No outro dia quando me levantei não ouvi barulho e a porta do quarto dela estava entreaberta e tudo escuro. Não fiz barulho e como o Henrique não estava comigo, estava com o pai, saí e fui ao supermercado. Demorei bastante e quando voltei ela estava em robe, na cozinha. Peguei nas compras e fui direita à cozinha para guardar o que tinha comprado. A minha primeira impressão foi que ela estava calmíssima. A tempestade tinha passado. Parecia que eu tinha sonhado com tudo o que acontecera na noite anterior. A porta do quarto dela estava aberta e não havia vestígios dele. Comentei com ela as coisas que tinha trazido e ofereci-lhe manga, que ambas adorávamos. Ficou parada com os olhos fixos em mim, como se eu tivesse cometido um crime e queria saber o que raio se passava entre mim e ele porque, para ela, não havia outra explicação para o facto de eu saber com toda a exactidão o que ele fazia ou pensava. A ela nunca tinha acontecido aquilo. Era impossível alguém saber da vida do namorado dela, o que nem ela mesma sabia. Eu disse-lhe que não tinha a menor intenção de querer saber e frisei uma vez mais, que a questão era apenas ajudá-la. Mas aquilo não entrava na cabeça dela de jeito nenhum. Senti-me mal e muito desconfortável, até porque eu nem simpatia tinha por ele. 
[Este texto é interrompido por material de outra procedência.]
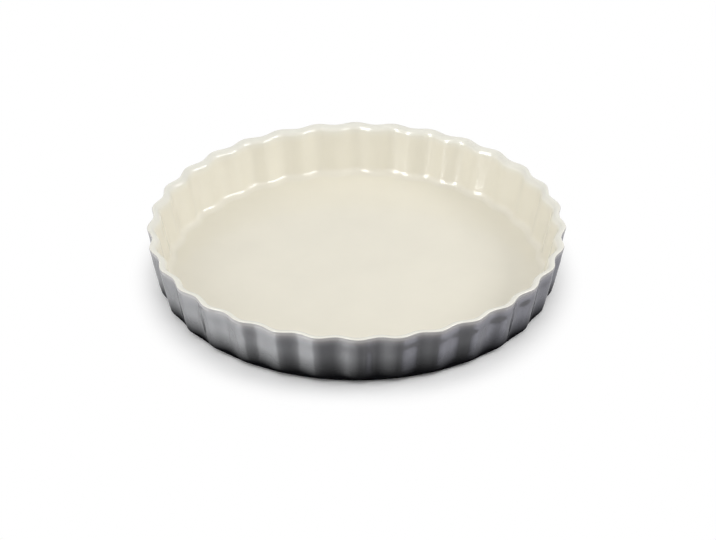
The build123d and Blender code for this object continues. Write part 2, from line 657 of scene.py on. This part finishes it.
def add_card(name, colour, columns, surround=0.0):
    """A bent card of light far off, which shows only in the glaze's gloss.

    Each column is an azimuth, the brightness there, and the lowest and highest elevation. The
    brightness turns into the surround's towards both.
    """
    rows = [(0.0, 0.0), (card_edge, 1.0), (1 - card_edge, 1.0), (1.0, 0.0)]
    vertices = []
    brightness = []
    for azimuth, level, lowest, highest in columns:
        for height, share in rows:
            elevation = radians(lowest + (highest - lowest) * height)
            flat = card_distance * cos(elevation)
            turn = radians(azimuth)
            vertices.append((flat * sin(turn), -flat * cos(turn), card_distance * sin(elevation)))
            brightness.append(surround + (level - surround) * share)
    faces = []
    for column in range(len(columns) - 1):
        for row in range(len(rows) - 1):
            i = column * len(rows) + row
            faces.append((i, i + 1, i + 1 + len(rows), i + len(rows)))
    mesh = bpy.data.meshes.new(name)
    mesh.from_pydata(vertices, [], faces)
    mesh.attributes.new("level", "FLOAT", "POINT").data.foreach_set("value", brightness)
    mesh.materials.append(card_glow(colour))
    card = add_object(name, mesh)
    card.visible_camera = False
    card.visible_diffuse = False
    card.visible_transmission = False
    card.visible_volume_scatter = False
    card.visible_shadow = False


def add_left_card():
    """The bright side of the room, from just above level down, brightest at the left front."""
    lowest, highest = -85, 12
    levels = [
        (45, 0.75), (30, 0.5), (15, 0.65), (0, 1.15), (-20, 1.9), (-40, 2.7), (-49, 3.0),
        (-52, 4.9), (-60, 4.9), (-80, 4.3), (-90, 3.6), (-110, 1.95), (-130, 1.05), (-145, 0.6),
        (-165, 0.3),
    ]
    columns = [(azimuth, level, lowest, highest) for azimuth, level in levels]
    add_card("left_card", (0.985, 1.0, 1.02), columns, surround=1.0)


def add_right_card():
    """A bluer band of light where the outer wall mirrors it: steeply down, and less so further round.

    Each part has an azimuth, a brightness, and how far the band goes up and down from its middle.
    """
    steepest = -57
    rise = 0.0009  # degrees of elevation for each square degree of azimuth
    parts = [
        (46, 0.0, 6), (52, 1.1, 6), (70, 1.8, 6), (90, 1.8, 6), (105, 1.2, 7), (120, 0.75, 9),
        (140, 0.35, 14), (165, 0.2, 14),
    ]
    columns = []
    for azimuth, level, reach in parts:
        middle = steepest + rise * azimuth**2
        columns.append((azimuth, level, middle - reach, middle + reach))
    add_card("right_card", (0.995, 1.0, 1.14), columns)


def add_camera():
    """The photograph's viewpoint, fitted to the rim's crests and the outline of the foot."""
    distance = 2.7298
    elevation = radians(31.36)
    flute_turn = radians(0.364)  # from a crest on +X to the nearest crest in the photograph
    eye = Vector((0, -distance * cos(elevation), distance * sin(elevation) + overall_height))
    aim = Vector((0.00092, -0.0555, overall_height))
    turn = Matrix.Rotation(-flute_turn, 3, "Z")
    camera = bpy.data.cameras.new("camera")
    camera.lens = 205.6
    camera.sensor_width = 36.0
    camera.clip_end = 100.0
    mount = add_object("camera", camera)
    mount.location = turn @ eye
    mount.rotation_euler = (turn @ (eye - aim)).to_track_quat("Z", "Y").to_euler()
    bpy.context.scene.camera = mount


add_camera()
add_table()
light_the_world()
add_softbox("top_softbox", 0, 90, (2.0, 2.0), 0.20)
add_softbox("left_softbox", -90, 32, (0.9, 0.7), 0.30)
add_softbox("right_softbox", 85, 35, (0.7, 0.45), 0.335)
add_softbox("front_softbox", 0, 40, (1.6, 1.0), 0.305)
add_gleam("window", 68, 28, (1.1, 0.35), 8)
add_gleam("doorway", -48, 30, (0.45, 1.1), 9)
add_left_card()
add_right_card()

pale, dark, clay = pale_glaze(), dark_glaze(), stoneware()
add_piece("clay_body", clay_profile(), clay, "stoneware_body")
add_piece("cream_glaze", interior_profile(), pale, "interior_glaze")
add_piece("grey_glaze", exterior_profile(), dark, "exterior_glaze")
add_piece("foot_glaze", underside_profile(), dark, "underside_glaze")

bpy.context.scene.view_settings.view_transform = "Standard"
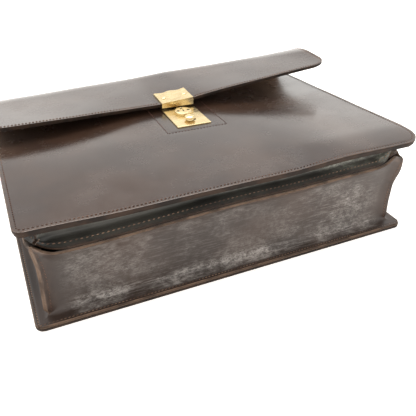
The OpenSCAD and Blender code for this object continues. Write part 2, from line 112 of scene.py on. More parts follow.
def bezier(a, b, c, d, count):
    t = np.linspace(0, 1, count)[:, None]
    a, b, c, d = (np.array(p, float) for p in (a, b, c, d))
    return (1 - t) ** 3 * a + 3 * (1 - t) ** 2 * t * b + 3 * (1 - t) * t ** 2 * c + t ** 3 * d


def arc(centre, radius, start, end, count):
    turn = np.radians(np.linspace(start, end, count))
    return np.array(centre, float) + radius * np.stack([np.cos(turn), np.sin(turn)], axis=1)


def with_line(steps, at, width=0.45):
    """The steps of a grid with three more, close together, where a stitched groove runs."""
    return np.unique(np.concatenate([steps, [at - width, at, at + width]]))


# ---------------- materials


def new_material(name, **settings):
    material = bpy.data.materials.new(name)
    material.use_nodes = True
    shader = material.node_tree.nodes["Principled BSDF"]
    for key, value in settings.items():
        shader.inputs[key.replace("_", " ")].default_value = value
    return material, shader


def add(material, kind, inputs=(), **settings):
    """A shader node of one kind. An input is a number, a colour or another node's socket."""
    node = material.node_tree.nodes.new("ShaderNode" + kind)
    for key, value in settings.items():
        setattr(node, key, value)
    for key, value in dict(inputs).items():
        if isinstance(value, bpy.types.NodeSocket):
            material.node_tree.links.new(value, node.inputs[key])
        else:
            node.inputs[key].default_value = value
    return node


def link(material, socket, target):
    material.node_tree.links.new(socket, target)


def noise_at(material, scale, detail=4, stretch=(1, 1, 1), roughness=0.55):
    """Noise fixed to the object, with scale in features per metre."""
    place_at = add(material, "TexCoord").outputs["Object"]
    mapped = add(material, "Mapping", {"Vector": place_at, "Scale": stretch}).outputs["Vector"]
    wanted = {"Vector": mapped, "Scale": scale, "Detail": detail, "Roughness": roughness}
    return add(material, "TexNoise", wanted).outputs["Fac"]


def span(material, value, low, high, to_low=0.0, to_high=1.0):
    wanted = {"Value": value, "From Min": low, "From Max": high, "To Min": to_low, "To Max": to_high}
    return add(material, "MapRange", wanted, interpolation_type="SMOOTHSTEP").outputs["Result"]


def times(material, a, b):
    return add(material, "Math", {0: a, 1: b}, operation="MULTIPLY").outputs[0]


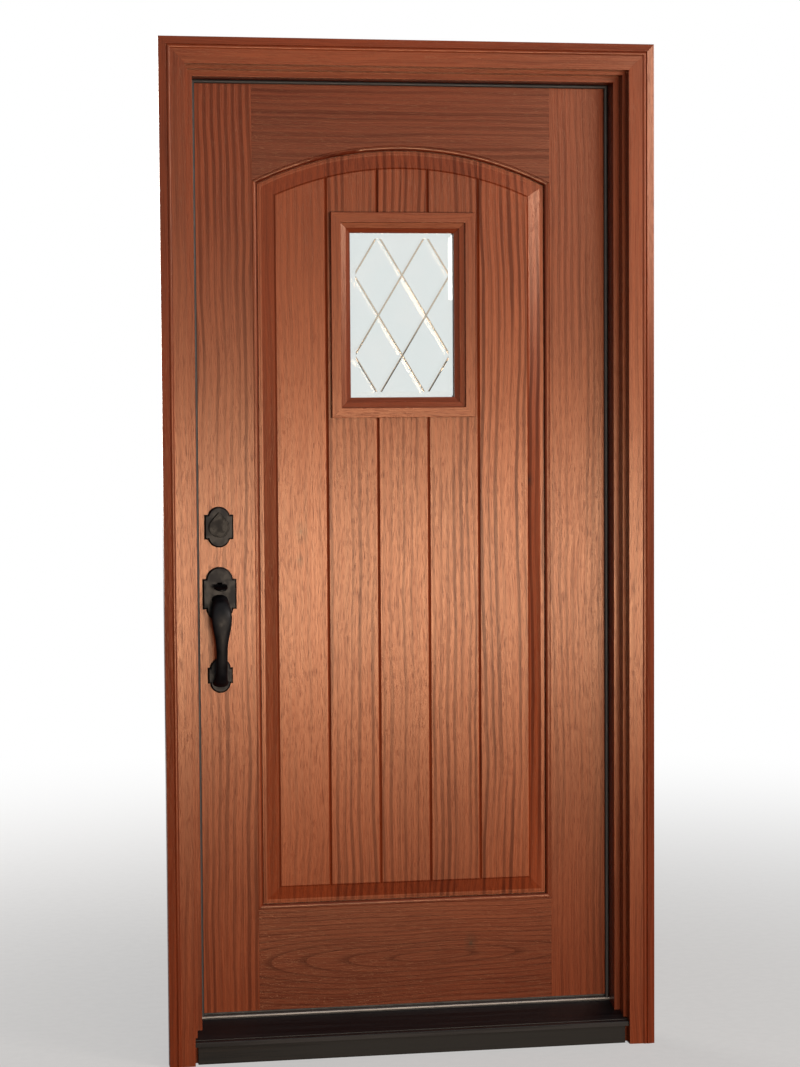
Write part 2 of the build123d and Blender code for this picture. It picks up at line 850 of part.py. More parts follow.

Enfim, ficou no ar uma situação muito embaraçosa. Mas seguiram-se mais. A reacção dela era controversa. Umas vezes mostrava-se interessadíssima e fazia até notar que precisava de mim, achando que eu lhe era muito útil. Outras vezes ficava furiosa, achando que eu tinha uma faculdade que ela não tinha e queria à força, como se fosse possível "comprar" aquela coisa para ser só dela. 

Aquela coisa era simplesmente a particularidade de se despojar do ego para se concentrar numa determinada energia. O que limita essa passagem é o ego e para muita gente não é fácil pôr de lado o ego. Somos sempre nós e o nosso ego. Não somos capazes de dar espaço a nada e a ninguém. O ego encobre, disfarça, ainda que aparentemente. Mas descarta qualquer possibilidade de aceder a outros planos, a outra dimensão. E as pessoas que julgam que podem passar por cima de tudo e todos para serem "premiadas", estão completamente enganadas. Cada um tem exactamente aquilo que merece.